If you have dealt with text data before, you know that its issues are the hardest to deal with. There is just no one-size-fits-all solution to text problems and for each dataset, you have to come up with new ways to clean your data. In one of my [previous](https://towardsdatascience.com/master-the-most-hated-task-in-ds-ml-3b9779276d7c?source=your_stories_page-------------------------------------) articles, I talked about the worst-case scenario of such problems:
> For example, consider this worst-case scenario: you are working on a survey data conducted across the USA and there is a state column for the state of each observation in the dataset. There are 50 states in the USA and imagine all the damn variations of state names people can come up with. You are in even bigger problem if data collectors decide to use abbreviations:
CA, ca, Ca, Caliphornia, Californa, Calfornia, calipornia, CAL, CALI, …
Such columns will always be filled with typos, errors, inconsistencies.
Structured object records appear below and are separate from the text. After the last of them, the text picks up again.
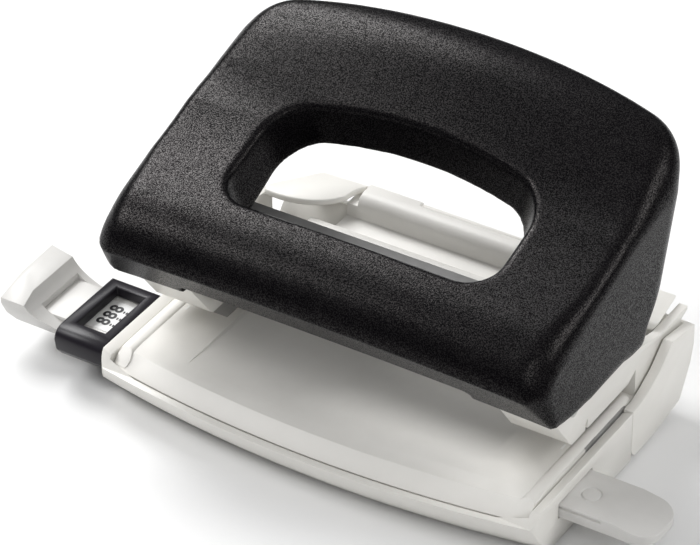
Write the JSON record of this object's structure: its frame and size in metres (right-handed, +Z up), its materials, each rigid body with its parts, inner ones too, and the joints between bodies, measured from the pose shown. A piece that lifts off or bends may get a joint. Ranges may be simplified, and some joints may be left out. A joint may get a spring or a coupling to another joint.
{
  "type": "hole punch",
  "caption": "Compact desk hole punch: sprung black handle with a finger opening, pale tub and paper table, sliding paper guide with format window, hinged chip flap.",
  "frame": {"origin": "on the desk, midway between the two punch holes, on the line of the hole centres", "axes": "+X to the right along the hole line, +Y from the paper side to the back, +Z up"},
  "size_m": [0.1426, 0.0692, 0.0676],
  "materials": {
    "tub_plastic": "fine satin moulded polystyrene",
    "table_plastic": "satin moulded polystyrene",
    "handle_plastic": "fine spark-eroded grain",
    "housing_plastic": "satin",
    "bar_plastic": "satin",
    "label_film": "printed film",
    "bush_plastic": "natural nylon",
    "foot_rubber": "matt",
    "plain_steel": "zinc plated",
    "bright_steel": "ground and polished",
    "dark_steel": "black oxide spring steel"
  },
  "bodies": {
    "base": {"base_tub": "tub_plastic", "base_pads": "foot_rubber", "flap_hinge_pins": "bright_steel", "paper_table": "table_plastic", "chassis_plate": "plain_steel", "table_screws": "plain_steel", "die_plates": "plain_steel", "left_head": "tub_plastic", "right_head": "tub_plastic", "left_wing": "tub_plastic", "right_wing": "tub_plastic", "cross_beam": "table_plastic", "rear_cover": "table_plastic", "left_pin_guide": "plain_steel", "right_pin_guide": "plain_steel", "left_return_spring": "bright_steel", "right_return_spring": "bright_steel", "pivot_pins": "bright_steel", "pivot_clips": "dark_steel", "format_housing": "housing_plastic", "detent_spring": "bright_steel"},
    "handle": {"handle_cover": "handle_plastic", "lever_frame": "plain_steel", "lever_bushes": "bush_plastic", "handle_screws": "plain_steel"},
    "left_pin": {"left_punch_pin": "bright_steel", "left_pin_collar": "dark_steel"},
    "right_pin": {"right_punch_pin": "bright_steel", "right_pin_collar": "dark_steel"},
    "guide": {"guide_bar": "bar_plastic", "guide_stop": "bar_plastic", "format_strip": "label_film"},
    "flap": {"chip_flap": "tub_plastic", "rear_feet": "foot_rubber", "latch_tab": "tub_plastic"}
  },
  "joints": [
    {"name": "handle_press", "type": "hinge", "parent": "base", "child": "handle", "pos_m": [0, -0.014, 0.024], "axis": [-1, 0, 0], "range_deg": [0, 25], "stiffness_Nm_per_rad": 0.6, "springref_deg": -20.05},
    {"name": "left_pin_slide", "type": "slide", "parent": "base", "child": "left_pin", "axis": [0, 0, -1], "range_m": [0, 0.0061], "deforming": ["left_return_spring"]},
    {"name": "right_pin_slide", "type": "slide", "parent": "base", "child": "right_pin", "axis": [0, 0, -1], "range_m": [0, 0.0061], "deforming": ["right_return_spring"]},
    {"name": "guide_slide", "type": "slide", "parent": "base", "child": "guide", "axis": [-1, 0, 0], "range_m": [0, 0.08]},
    {"name": "flap_open", "type": "hinge", "parent": "base", "child": "flap", "pos_m": [0, 0.007, 0.00305], "axis": [-1, 0, 0], "range_deg": [0, 70]}
  ],
  "couplings": [
    {"joint": "left_pin_slide", "follows": "handle_press", "m_per_rad": 0.01375},
    {"joint": "right_pin_slide", "follows": "handle_press", "m_per_rad": 0.01375}
  ]
}
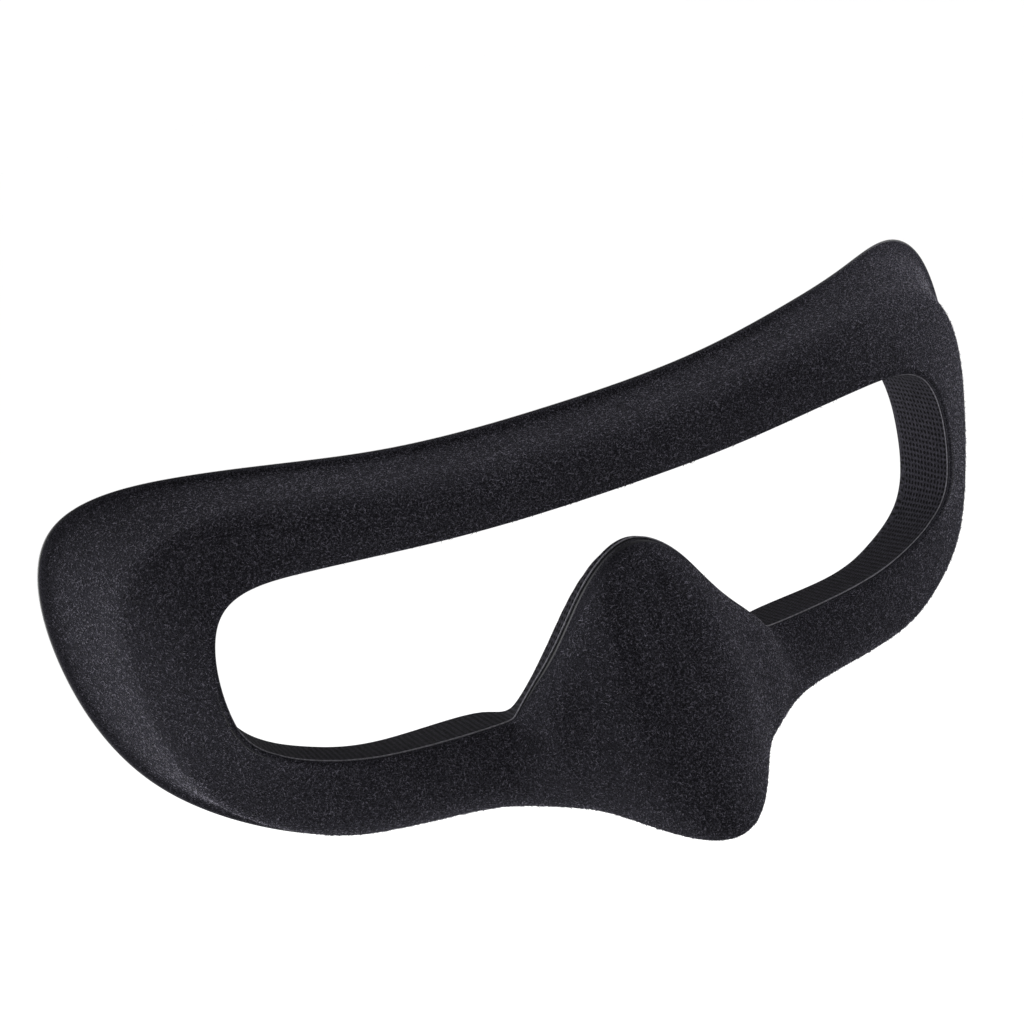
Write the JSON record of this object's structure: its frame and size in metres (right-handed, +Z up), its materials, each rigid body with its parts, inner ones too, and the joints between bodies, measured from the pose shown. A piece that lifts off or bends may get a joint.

The problems related to text often arise because of free-text during data collection. They will be full of typos, inconsistencies, whatever you can name. Of course, the most basic problems can be solved using simple regular expressions or built-in Python functions but for cases like above, which occur very often, you have to arm yourself with more complex tools.

Today's special is `fuzzywuzzy`, a package with a very simple API which helps us to calculate string similarity.

### Overview
1. [Introduction](#intro)
1. [Setup](#setup)
1. [How String Matching Is Performed](#comparison)
1. [Installation](#install)
1. [FuzzyWuzzy: The Basics with WRatio](#wratio)
1. [FuzzyWuzzy: Comparison of Different Methods ](#methods)
1. [Using `fuzzywuzzy.process` to Extract Best Matches to a String from a List of Options](#process)
1. [Text Cleaning With FuzzWuzzy On a Real Dataset](#real)

### Setup <small id='setup'></small>

In [1]:
# Load necessary libraries
import pandas as pd
# fuzzywuzzy to be imported later

# Ignore warnings
import warnings
warnings.filterwarnings('ignore')

# Enable multiple cell outputs
from IPython.core.interactiveshell import InteractiveShell
InteractiveShell.ast_node_interactivity = 'all'

### How String Matching Is Performed <small id='comparison'></small>

To understand string matching, let's get you up to speed with Minimum Edit Distance. As humans, we have no trouble at all if two or more strings are similar or not. To create this ability in computers, many algorithms were created and almost all of them depend on Minimum Edit Distance. 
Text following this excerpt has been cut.